TVES, a foundation ascribed to the Ministry of Communications and Information, strives to make viewers “unlearn to watch television and re-learn how to learn with us,” she said.

Rodríguez was chosen by a commission made up of the ministers of culture, education, higher education, communications, and science and technology. She is a journalist who writes a weekly column for the country’s largest newspaper, Últimas Noticias. She used to work for the Caracas-based Latin American news network Telesur and is a long-time supporter of Venezuela’s Cultural Diversity Center.

Rodríguez agreed with many criticisms of TVES`s initial programming, which included National Geographic re-runs from the 1970s, and she said the channel is a car that is being repaired while racing down the road.
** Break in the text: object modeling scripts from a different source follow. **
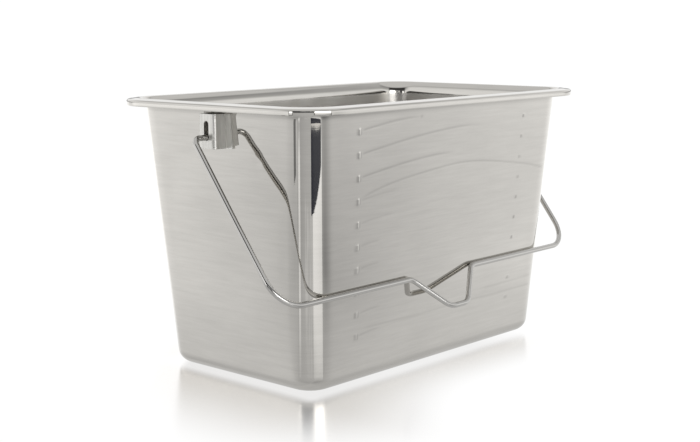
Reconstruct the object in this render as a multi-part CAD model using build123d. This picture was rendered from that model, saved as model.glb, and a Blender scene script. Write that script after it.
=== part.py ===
from build123d import *
import math
import os

# A rectangular stainless-steel feed bucket with a swinging wire bail.
# Millimetres, +Z up. The origin is at the centre of the footprint, on the surface the bucket stands on.
# X runs along the long side, and the bail rests against the long side that faces -Y.

# ---- driving dimensions: the drawn shell ----
HEIGHT = 216.0            # floor underside to the top of the rim
SHEET = 1.0               # sheet thickness of the shell
RIM_LENGTH = 352.0        # outside the turned-down lip, along X
RIM_DEPTH = 224.0         # outside the turned-down lip, along Y
RIM_CORNER = 35.0         # plan radius of the rim's corners
FLANGE_WIDTH = 15.0       # from the outside of the wall to the outside of the lip
LIP_HEIGHT = 5.0          # how far the edge of the flange is turned down
LIP_BEND = 2.0            # outer radius where the flange turns down
COVE = 8.0                # radius under the flange, where the wall turns outward
BASE_LENGTH = 292.0       # outside the walls, carried down to the floor plane
BASE_DEPTH = 163.0
TOP_CORNER = 20.0         # plan radius of the body's corners at the rim
BASE_CORNER = 22.0        # plan radius of the body's corners at the floor
FLOOR_EDGE = 11.0         # radius where the walls turn into the floor

# ---- driving dimensions: the bail ----
WIRE = 4.5                # diameter of the bail wire
PIVOT_HEIGHT = 191.0      # axis of the stubs, resting at the bottom of the bracket slots
BAIL_REACH = 147.0        # pivot axis to the middle of the crossbar wire
LEG_OFFSET = 185.0        # centre plane of each leg from the middle of the bucket
STUB_END = 163.5          # inner end of each stub from the middle of the bucket
STUB_BEND = 6.5           # centreline radius between stub and leg
CORNER_BEND = 24.0        # centreline radius between leg and crossbar
GRIP_HALF_WIDTH = 39.0    # half width of the hand grip where it leaves the crossbar
GRIP_DEPTH = 30.0         # how far the grip stands out beyond the crossbar
GRIP_TIP_HALF_WIDTH = 11.0
GRIP_SHOULDER_BEND = 9.0
GRIP_TIP_BEND = 14.0
REST_GAP = 0.3            # between the resting crossbar and the wall

# ---- driving dimensions: the bail brackets ----
BRACKET_SHEET = 1.5
BRACKET_FRONT = 172.0     # outer face of the bracket's front plate from the middle of the bucket
BRACKET_WIDTH = 17.5      # front plate, across Y
BRACKET_FOOT = 7.0        # each foot that is welded to the wall, across Y
BRACKET_BOTTOM = 182.5
BRACKET_TOP = 206.0
BRACKET_BEND = 2.5        # outer radius of the folds beside the front plate
SLOT_WIDTH = 5.2
SLOT_TOP = 203.5
SLOT_SEAT_GAP = 0.3       # below the resting stub

# ---- derived sizes ----
BODY_LENGTH = RIM_LENGTH - 2 * FLANGE_WIDTH
BODY_DEPTH = RIM_DEPTH - 2 * FLANGE_WIDTH
END_SLOPE = (BODY_LENGTH - BASE_LENGTH) / 2 / HEIGHT
SIDE_SLOPE = (BODY_DEPTH - BASE_DEPTH) / 2 / HEIGHT
WIRE_RADIUS = WIRE / 2


def end_wall_at(height):
    """Distance of the outside of an end wall from the middle of the bucket."""
    return BASE_LENGTH / 2 + END_SLOPE * height


def plan(length, depth, corner, height):
    """A rounded rectangle, centred on the origin, lying flat at a height."""
    return Plane.XY.offset(height) * RectangleRounded(length, depth, corner)


def tapered_body(inset, floor, top):
    """The filled space inside the walls, moved inward by an inset, from a floor height to a top height."""
    def section(height):
        share = height / HEIGHT
        length = BASE_LENGTH + (BODY_LENGTH - BASE_LENGTH) * share - 2 * inset
        depth = BASE_DEPTH + (BODY_DEPTH - BASE_DEPTH) * share - 2 * inset
        corner = BASE_CORNER + (TOP_CORNER - BASE_CORNER) * share - inset
        return plan(length, depth, corner, height)

    body = loft([section(floor), section(top)], ruled=True)
    floor_edges = body.faces().sort_by(Axis.Z)[0].edges()
    return fillet(floor_edges, FLOOR_EDGE - inset)


def make_shell():
    """One drawn sheet: floor, four tapered walls, outward flange and turned-down lip."""
    outer = tapered_body(0, 0, HEIGHT - SHEET)
    flange_plan = plan(RIM_LENGTH, RIM_DEPTH, RIM_CORNER, HEIGHT - LIP_HEIGHT)
    rim_block = extrude(flange_plan, LIP_HEIGHT)
    rim_block = fillet(rim_block.faces().sort_by(Axis.Z)[-1].edges(), LIP_BEND)
    under_plan = plan(RIM_LENGTH - 2 * SHEET, RIM_DEPTH - 2 * SHEET, RIM_CORNER - SHEET, HEIGHT - LIP_HEIGHT)
    under = extrude(under_plan, LIP_HEIGHT - SHEET)
    under = fillet(under.faces().sort_by(Axis.Z)[-1].edges(), LIP_BEND - SHEET)
    solid = outer + (rim_block - under)

    def at_cove(edge):
        middle = edge.center()
        return abs(middle.Z - (HEIGHT - SHEET)) < 0.01 and abs(middle.X) < end_wall_at(HEIGHT) + 1

    inner_width = BODY_DEPTH / 2 + 1
    cove_edges = [edge for edge in solid.edges() if at_cove(edge) and abs(edge.center().Y) < inner_width]
    solid = fillet(cove_edges, COVE)
    cavity = tapered_body(SHEET, SHEET, HEIGHT)
    solid = solid - cavity
    mouth_edges = solid.faces().sort_by(Axis.Z)[-1].inner_wires()[0].edges()
    return fillet(mouth_edges, COVE + SHEET)


def rest_angle():
    """Angle of the legs from straight down when the crossbar rests on the front wall."""
    lean = math.atan(SIDE_SLOPE)
    reach = BAIL_REACH / math.cos(lean)
    stand_off = (WIRE_RADIUS + REST_GAP) / math.cos(lean)
    offset = BASE_DEPTH / 2 + SIDE_SLOPE * PIVOT_HEIGHT + stand_off
    return math.degrees(math.asin(offset / reach) - lean)


def make_bail():
    """One bent wire: stub, leg, crossbar with a hand grip, leg, stub. Drawn hanging down, then swung forward."""
    half = [
        (-STUB_END, 0),
        (-LEG_OFFSET, 0),
        (-LEG_OFFSET, -BAIL_REACH),
        (-GRIP_HALF_WIDTH, -BAIL_REACH),
        (-GRIP_TIP_HALF_WIDTH, -BAIL_REACH - GRIP_DEPTH),
    ]
    points = half + [(-x, z) for x, z in reversed(half)]
    bends = [STUB_BEND, CORNER_BEND, GRIP_SHOULDER_BEND, GRIP_TIP_BEND]
    path = FilletPolyline([(x, 0, z) for x, z in points], radius=bends + bends[::-1])
    section = Plane(origin=(-STUB_END, 0, 0), z_dir=(-1, 0, 0)) * Circle(WIRE_RADIUS)
    wire = sweep(section, path)
    return Pos(0, 0, PIVOT_HEIGHT) * Rot(-rest_angle(), 0, 0) * wire


def make_bracket():
    """A folded hat-section bracket on the -X end wall, with an upright slot for the bail's stub."""
    height = BRACKET_TOP - BRACKET_BOTTOM
    middle = (BRACKET_TOP + BRACKET_BOTTOM) / 2
    channel_depth = BRACKET_FRONT - end_wall_at(BRACKET_BOTTOM) + BRACKET_SHEET
    front = -BRACKET_FRONT + channel_depth / 2
    outside = Pos(front, 0, middle) * Box(channel_depth, BRACKET_WIDTH, height)
    folds = outside.edges().filter_by(Axis.Z).sort_by(Axis.X)[:2]
    outside = fillet(folds, BRACKET_BEND)
    inner_width = BRACKET_WIDTH - 2 * BRACKET_SHEET
    inside = Pos(front + BRACKET_SHEET, 0, middle) * Box(channel_depth, inner_width, height)
    folds = inside.edges().filter_by(Axis.Z).sort_by(Axis.X)[:2]
    inside = fillet(folds, BRACKET_BEND - BRACKET_SHEET)
    channel = outside - inside

    lean = math.degrees(math.atan(END_SLOPE))
    wall_frame = Pos(-end_wall_at(middle), 0, middle) * Rot(0, -lean, 0)
    foot_offset = (BRACKET_WIDTH + BRACKET_FOOT) / 2
    feet = [
        wall_frame * Pos(-BRACKET_SHEET / 2, side * foot_offset, 0) * Box(BRACKET_SHEET, BRACKET_FOOT, height)
        for side in (-1, 1)
    ]
    wall = wall_frame * Pos(HEIGHT / 2, 0, 0) * Box(HEIGHT, HEIGHT, HEIGHT)
    bracket = channel + feet[0] + feet[1] - wall

    slot_bottom = PIVOT_HEIGHT - WIRE_RADIUS - SLOT_SEAT_GAP
    slot_length = SLOT_TOP - slot_bottom
    slot_middle = (SLOT_TOP + slot_bottom) / 2
    slot_plane = Plane(origin=(-BRACKET_FRONT, 0, slot_middle), x_dir=(0, 0, 1), z_dir=(1, 0, 0))
    slot = extrude(slot_plane * SlotOverall(slot_length, SLOT_WIDTH), 2 * BRACKET_SHEET, both=True)
    return bracket - slot


os.makedirs("parts", exist_ok=True)
left_bracket = make_bracket()
export_step(make_shell(), "parts/bucket_shell.step")
export_step(left_bracket, "parts/left_bracket.step")
export_step(Rot(0, 0, 180) * left_bracket, "parts/right_bracket.step")
export_step(make_bail(), "parts/bail.step")
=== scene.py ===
import math
import bpy
import numpy as np
from mathutils import Matrix, Vector


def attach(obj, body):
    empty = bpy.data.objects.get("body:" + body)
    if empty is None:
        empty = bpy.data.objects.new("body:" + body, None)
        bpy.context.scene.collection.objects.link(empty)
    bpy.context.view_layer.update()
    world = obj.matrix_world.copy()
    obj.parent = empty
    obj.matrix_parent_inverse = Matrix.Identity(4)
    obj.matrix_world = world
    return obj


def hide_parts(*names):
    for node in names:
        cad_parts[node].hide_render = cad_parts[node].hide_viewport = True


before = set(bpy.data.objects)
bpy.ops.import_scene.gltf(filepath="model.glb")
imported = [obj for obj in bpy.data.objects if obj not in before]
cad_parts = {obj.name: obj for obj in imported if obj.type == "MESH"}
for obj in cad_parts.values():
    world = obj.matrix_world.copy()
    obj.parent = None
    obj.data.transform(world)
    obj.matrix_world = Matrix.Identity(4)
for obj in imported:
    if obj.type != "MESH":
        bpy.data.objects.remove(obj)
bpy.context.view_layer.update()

# A polished stainless-steel feed bucket with a wire bail, on a pale table.
# The shell and the bail are modelled along the CAD sizes; the brackets are the CAD meshes with eased edges.
# The bucket's sizes are in millimetres, and the studio's are in metres, as Blender has them.

MM = 0.001

# ---- sizes of the real bucket, as in the CAD model ----
HEIGHT = 216.0
SHEET = 1.0
RIM_LENGTH, RIM_DEPTH, RIM_CORNER = 352.0, 224.0, 35.0
FLANGE = 15.0
LIP_HEIGHT = 5.0
LIP_BEND = 2.0
BASE_LENGTH, BASE_DEPTH, BASE_CORNER = 292.0, 163.0, 22.0
TOP_CORNER = 20.0
FLOOR_EDGE = 11.0
WIRE = 4.5
PIVOT = 191.0
BAIL_REACH = 147.0
LEG_OFFSET = 185.0
STUB_END = 163.5
STUB_BEND = 6.5
CORNER_BEND = 24.0
GRIP_HALF_WIDTH = 39.0
GRIP_DEPTH = 30.0
GRIP_TIP_HALF_WIDTH = 11.0
GRIP_SHOULDER_BEND = 9.0
GRIP_TIP_BEND = 14.0
REST_GAP = 0.3
BRACKET_TOP = 206.0

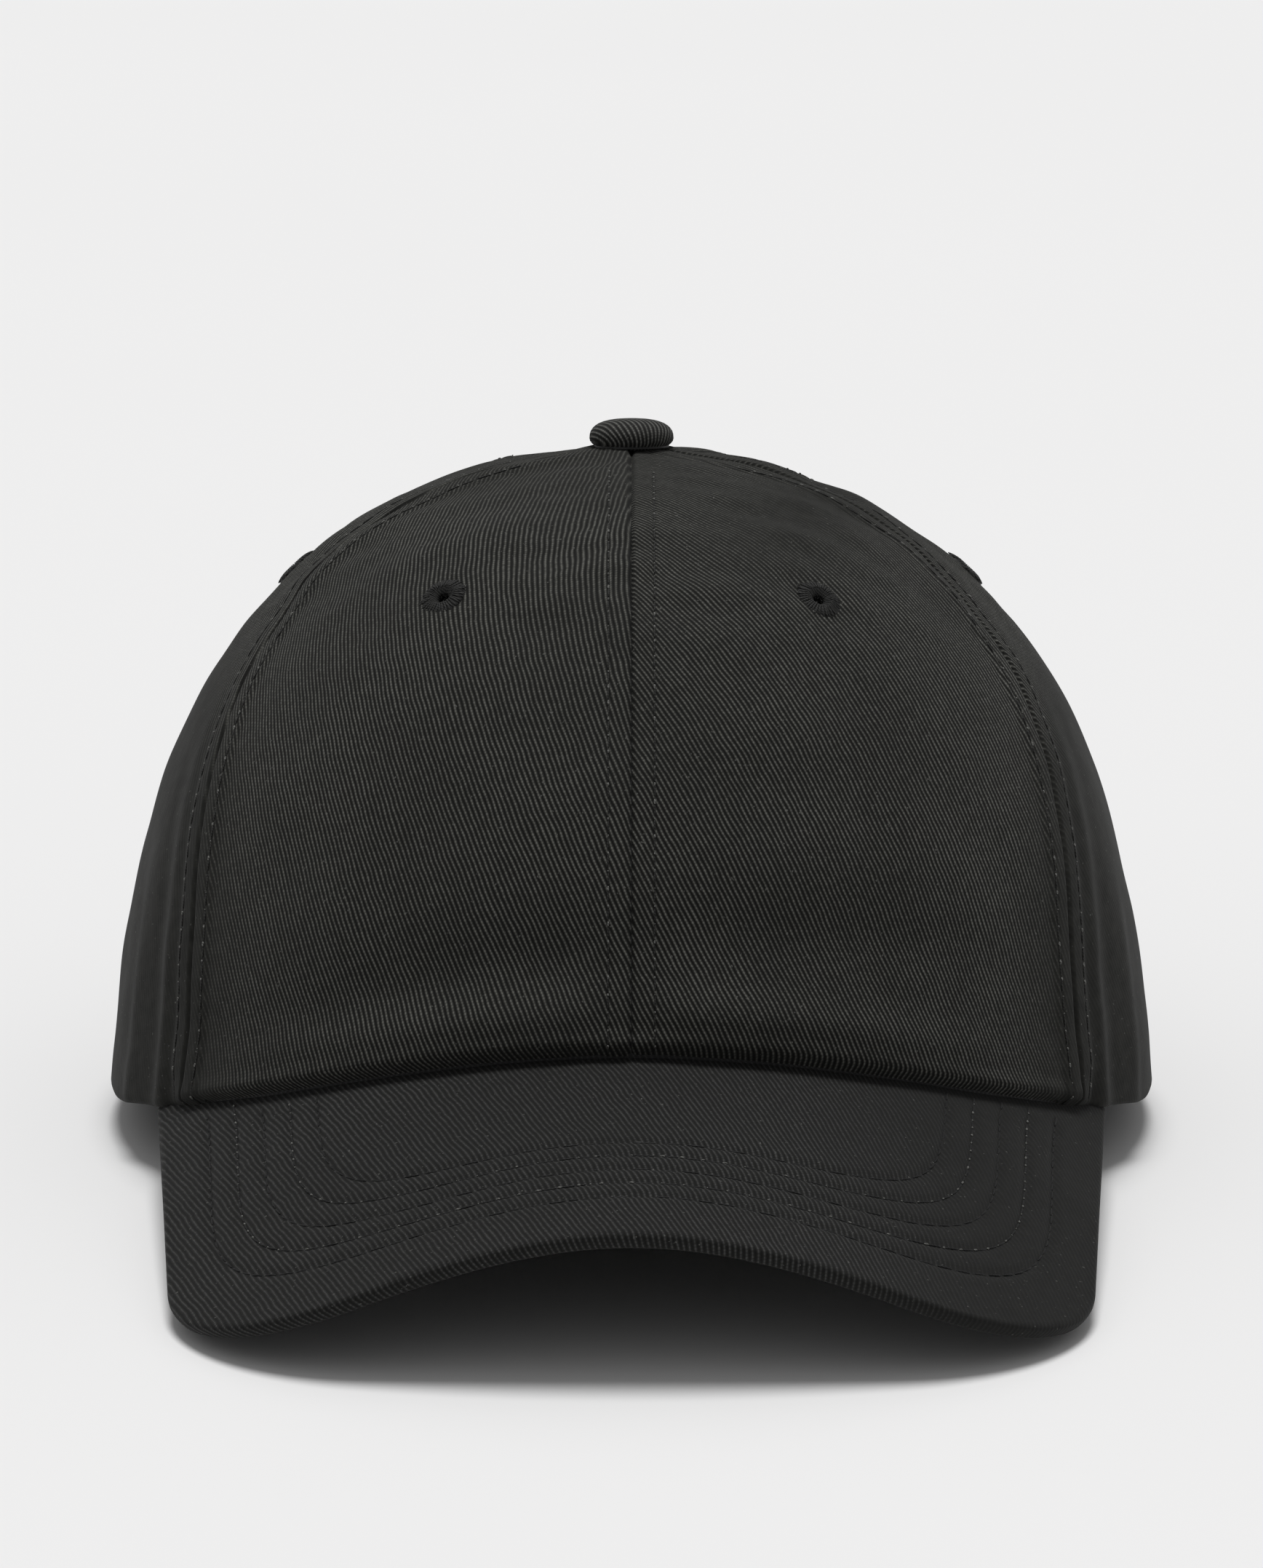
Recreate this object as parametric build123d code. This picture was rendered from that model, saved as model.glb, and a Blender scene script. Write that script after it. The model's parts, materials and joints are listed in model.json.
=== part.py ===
from build123d import *
import os
from math import asin, atan2, cos, degrees, hypot, pi, radians, sin, sqrt, tan

os.makedirs("parts", exist_ok=True)

# A soft six-panel baseball cap with a curved brim and a strap closure at the rear.
# It is drawn in the head's own frame, with the crown's axis upright: X to the wearer's
# left, -Y forward, Z up from the rim. At the end everything is tipped back by REST_TILT,
# as the cap sits on a table, and moved so that the origin is under its middle.
# Azimuths are in degrees from the front centre. Depths are inward from the outer cloth.

# Crown
HALF_WIDTH = 93.0
FRONT_LENGTH = 95.0
REAR_LENGTH = 97.0
CROWN_HEIGHT = 107.9
DOME_POWER = 2.262
DOME_TAPER = 0.027
CLOTH = 0.7
APEX_HOLE = 2.6
SEAM_GAP = 0.1
FRONT_SEAM_AT_RIM = 56.5
FRONT_SEAM_SWEEP = 22.0
FRONT_SEAM_RETURN = 10.0
REAR_SEAM = 122.0
REST_TILT = 6.88

# Brim
BRIM_REACH = 163.5
BRIM_END_X = 82.9
BRIM_SIDE_SLANT = 0.078
BRIM_FRONT_RADIUS = 298.0
BRIM_CORNER_RADIUS = 28.0
BRIM_RISE = 12.4
BRIM_SLOPE = 13.8
BRIM_JOINT_RADIUS = 122.0
BRIM_NOSE_RADIUS = 71.5
BRIM_FLARE = 46.1
COVER = 0.6
BOARD = 1.3
LAYER_GAP = 0.1
BOARD_INSET = 1.1
CORNER_BACK = 9.0
BRIM_PATCH_X = 90.0
BRIM_PATCH_Y = (-172.0, -26.0)
BRIM_TUCK = 0.75
BRIM_CLEARANCE = 0.6

# Layers inside the crown, as depths
TAPE = (0.85, 1.25)
TAPE_HALF_WIDTH = 6.0
TAPE_END_ANGLE = 24.0
TAPE_END_RADIUS = 6.5
INTERLINING = (1.5, 4.1)
FACING = (4.3, 4.9)
LABEL = (5.0, 5.25)
BAND_HEIGHT = 31.0
FACING_END = 149.0
INTERLINING_END = 114.0
LABEL_AZIMUTH = 131.0
LABEL_SPAN = 12.0
LABEL_LOW = 6.0
LABEL_HEIGHT = 18.0
BRIM_THICKNESS = 2 * COVER + BOARD + 2 * LAYER_GAP

# Eyelets
EYELET_HEIGHT = 87.0
EYELET_RADIUS = 4.4
EYELET_HOLE = 1.3
PUNCHED_HOLE = 1.7
EYELET_AZIMUTHS = {"front": 32.5, "side": 96.0, "rear": 151.0}

# Button
BUTTON_RADIUS = 7.5
BUTTON_HEIGHT = 5.9
BUTTON_LIFT = 0.1
BUTTON_TUCK = 1.4
BUTTON_BASE = CROWN_HEIGHT + BUTTON_LIFT + BUTTON_TUCK
SHELL_WALL = 0.5
TACK_RADIUS = 1.2
TACK_HEAD = 5.0
TUBE_RADIUS = 2.0
WASHER_RADIUS = 5.6

# Rear opening and closure
OPENING_HALF_WIDTH = 44.0
OPENING_HEIGHT = 47.0
OPENING_CUT_Y = 50.0
BINDING_WIDTH = 5.0
BINDING_CLOTH = 0.5
STRAP_CENTRE_Y = 6.0
STRAP_Z = (3.0, 23.0)
STRAP_DEPTHS = (2.6, 3.8)
STRAP_ANGLES = (-52.0, 48.0)
TAB_DEPTHS = (1.6, 2.3)
TAB_Z = (3.7, 22.3)
TAB_END_ANGLE = 44.0
CLASP_ANGLE = 10.0
CLASP_HALF_WIDTH = 10.6
CLASP_WALL = 0.9
CLASP_LEFT = -12.5
PIN_T = 8.5
PIN_H = 2.2
PIN_RADIUS = 0.8
PIN_FIT = 0.05
PIN_HEAD = 1.25
KNUCKLE_RADIUS = 1.6
LEVER_PLATE = 0.9
LEVER_SIDE_GAP = 0.35
PLATE_LOW = -2.85
PLATE_HIGH = -2.05
BAR_T = 14.2
BAR_RADIUS = 0.7
LOOP_RADIUS = 1.4


# ---- the crown's surface ----------------------------------------------------------------

def dome_radius(t):
    """Share of the rim's size at height share t."""
    dome = (1 - max(t, 0.0) ** DOME_POWER) ** (1 / DOME_POWER)
    return dome * (1 - DOME_TAPER * sin(pi * t))


def crown_point(azimuth, z, depth=0.0):
    """Point on the crown, moved inward along the cloth's normal by depth."""
    t = z / CROWN_HEIGHT
    a = radians(azimuth)
    length = FRONT_LENGTH if cos(a) > 0 else REAR_LENGTH
    r = dome_radius(t)
    x, y = HALF_WIDTH * sin(a) * r, -length * cos(a) * r
    step = 1e-5
    slope = (dome_radius(t + step / 2) - dome_radius(t - step / 2)) / step
    normal = Vector(x / HALF_WIDTH ** 2, y / length ** 2, -r * slope / CROWN_HEIGHT)
    return Vector(x, y, z) - normal.normalized() * depth


def brim_height(x, y):
    """Height of the brim's upper face over the plan: flatter at the crown, rounder in front."""
    nose = min(max((-FRONT_LENGTH - y) / (BRIM_REACH - FRONT_LENGTH), 0.0), 1.0)
    joint_sag = x * x / (2 * BRIM_JOINT_RADIUS)
    nose_sag = BRIM_FLARE ** 2 / BRIM_NOSE_RADIUS * (sqrt(1 + (x / BRIM_FLARE) ** 2) - 1)
    sag = joint_sag * (1 - nose) + nose_sag * nose
    return BRIM_RISE + tan(radians(BRIM_SLOPE)) * (y + FRONT_LENGTH) - sag


def smooth(s):
    s = min(max(s, 0.0), 1.0)
    return s * s * (3 - 2 * s)


BRIM_END_AZIMUTH = degrees(asin(BRIM_END_X / HALF_WIDTH))


def rim_height(azimuth):
    """Lower edge of the cloth: on the brim in front, then easing up to the level rim."""
    turn = abs(azimuth)
    over_brim = radians(min(turn, BRIM_END_AZIMUTH))
    z = 0.0
    for _ in range(3):
        r = dome_radius(z / CROWN_HEIGHT)
        z = brim_height(HALF_WIDTH * r * sin(over_brim), -FRONT_LENGTH * r * cos(over_brim))
    return (z + BRIM_CLEARANCE) * (1 - smooth((turn - 56) / 28))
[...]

The initial grant from the government was 24 million bolivars ($11.2 million), three quarters of which was paid out to National Independent Producers (PNI) in the first week of TVES’s existence, according to Rodríguez.

TVES currently broadcasts 229 programs by 78 PNIs. “We are in love with the PNI, we are growing together with the PNI… we have learned from them and they from us, together, embracing, growing at the same time,” Rodríguez explained. Among these is a program produced entirely by people with disabilities, and the first ever soap opera or “telenovela” in which the protagonist is black.

In addition, TVES broadcasts international sports events and concerts, and is the only television company that complies with the Law on Responsibility in Radio and Television by having on its board of directors, consumer representatives and PNI representatives who were elected by their respective worker unions and organizations, according to Rodríguez.

TVES has been criticized by pro-Chávez groups for not broadcasting enough supportive coverage of President Chávez`s political activities. When asked about this, Rodríguez replied that President Chávez had personally asked her not to emphasize him in the channel’s programming, and that other state media would take care of publicizing the president’s activities.